The politics of the CLASS Act, the proposed voluntary government long-term care insurance program, are getting nastier. Critics have taken to calling it a Ponzi scheme, comparing it to Bernie Madoff, and ripping it as a massive new unfunded government spending program. Senator Joe Lieberman (I-Conn) called it “a whole new entitlement program” which it certainly is not.

I’ve raised concerns with CLASS myself. And it is true that it could eventually become a new unfunded entitlement. But it is not now, and the danger that it would become one lies with  future congresses, and not with CLASS itself. 

The point, though, is that conservative critics of CLASS are missing a huge opportunity. Instead of trashing CLASS, they ought to be trying to fix it. 

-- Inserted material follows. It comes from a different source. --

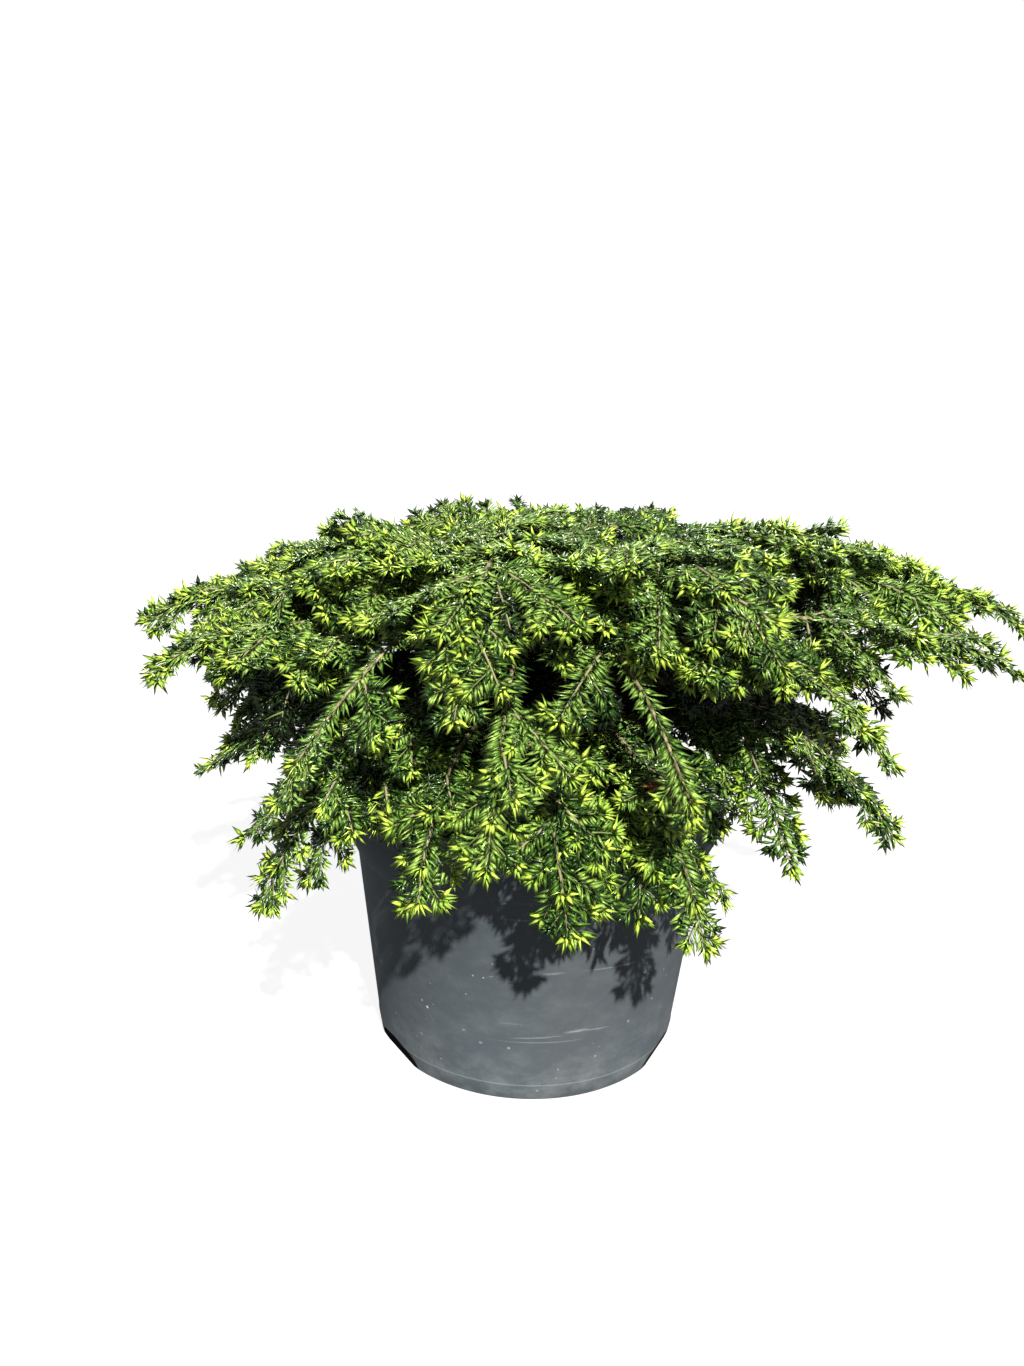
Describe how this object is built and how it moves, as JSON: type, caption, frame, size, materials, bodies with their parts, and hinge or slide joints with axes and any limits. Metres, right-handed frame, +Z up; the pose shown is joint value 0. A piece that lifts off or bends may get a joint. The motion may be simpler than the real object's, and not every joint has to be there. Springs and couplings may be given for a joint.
{
  "type": "potted popeleski eastern hemlock",
  "caption": "Low, flat-topped weeping conifer shrub in a round tapered plastic nursery pot with a flared collar; arching boughs carry drooping sprays of short needles.",
  "frame": {"origin": "centre of the pot's flat underside, where it stands", "axes": "+Z up along the pot's axis; -Y is the front, which the picture shows; +X is to the right as seen from the front"},
  "size_m": [0.3709, 0.319, 0.2353],
  "materials": {
    "pot": "dusty matt, injection moulded",
    "soil": "moist compost",
    "bark": "rough bark",
    "needles": "evergreen needles"
  },
  "bodies": {
    "root": {"bough_lower_back_left": "bark", "bough_lower_back_right": "bark", "bough_lower_front": "bark", "bough_lower_front_left": "bark", "bough_lower_front_right": "bark", "bough_lower_left": "bark", "bough_lower_left_back": "bark", "bough_lower_left_front": "bark", "bough_lower_right": "bark", "bough_lower_right_back": "bark", "bough_upper_back": "bark", "bough_upper_back_left": "bark", "bough_upper_back_right": "bark", "bough_upper_front": "bark", "bough_upper_front_left": "bark", "bough_upper_front_right": "bark", "bough_upper_left": "bark", "bough_upper_left_back": "bark", "bough_upper_left_front": "bark", "bough_upper_left_middle": "bark", "bough_upper_right": "bark", "bough_upper_right_back": "bark", "bough_upper_right_front": "bark", "bough_upper_right_low": "bark", "foliage_crown_back": "needles", "foliage_crown_front": "needles", "foliage_crown_front_right": "needles", "foliage_crown_left_back": "needles", "foliage_crown_left_front": "needles", "foliage_crown_right": "needles", "foliage_crown_right_back": "needles", "foliage_crown_top": "needles", "foliage_lower_back_left": "needles", "foliage_lower_back_right": "needles", "foliage_lower_front": "needles", "foliage_lower_front_left": "needles", "foliage_lower_front_right": "needles", "foliage_lower_left": "needles", "foliage_lower_left_back": "needles", "foliage_lower_left_front": "needles", "foliage_lower_right": "needles", "foliage_lower_right_back": "needles", "foliage_upper_back": "needles", "foliage_upper_back_left": "needles", "foliage_upper_back_right": "needles", "foliage_upper_front": "needles", "foliage_upper_front_left": "needles", "foliage_upper_front_right": "needles", "foliage_upper_left": "needles", "foliage_upper_left_back": "needles", "foliage_upper_left_front": "needles", "foliage_upper_left_middle": "needles", "foliage_upper_right": "needles", "foliage_upper_right_back": "needles", "foliage_upper_right_front": "needles", "foliage_upper_right_low": "needles", "pot": "pot", "soil": "soil", "trunk": "bark"}
  },
  "joints": []
}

Properly designed, CLASS can be a be a huge benefit to the frail elderly, adults with disabilities, and their families. Deficit hawks worry that the government would spend hundeds of billions of dollars to provide long-term care if CLASS passes. What they forget is that Medicaid already spends more than $100 billion a year on this care, and as the Baby Boomers age, that amount will explode.  

It is far better to replace most of those welfare-like Medicaid benefits with a self-funded insurance program whose reserves are fully insulated from the rest of the budget. Doing that would take some tinkering, but there is nothing in the basic structure of CLASS that precludes such adjustments. 

CLASS is a huge opportunity for deficit hawks.  It would be a real shame if they blow it.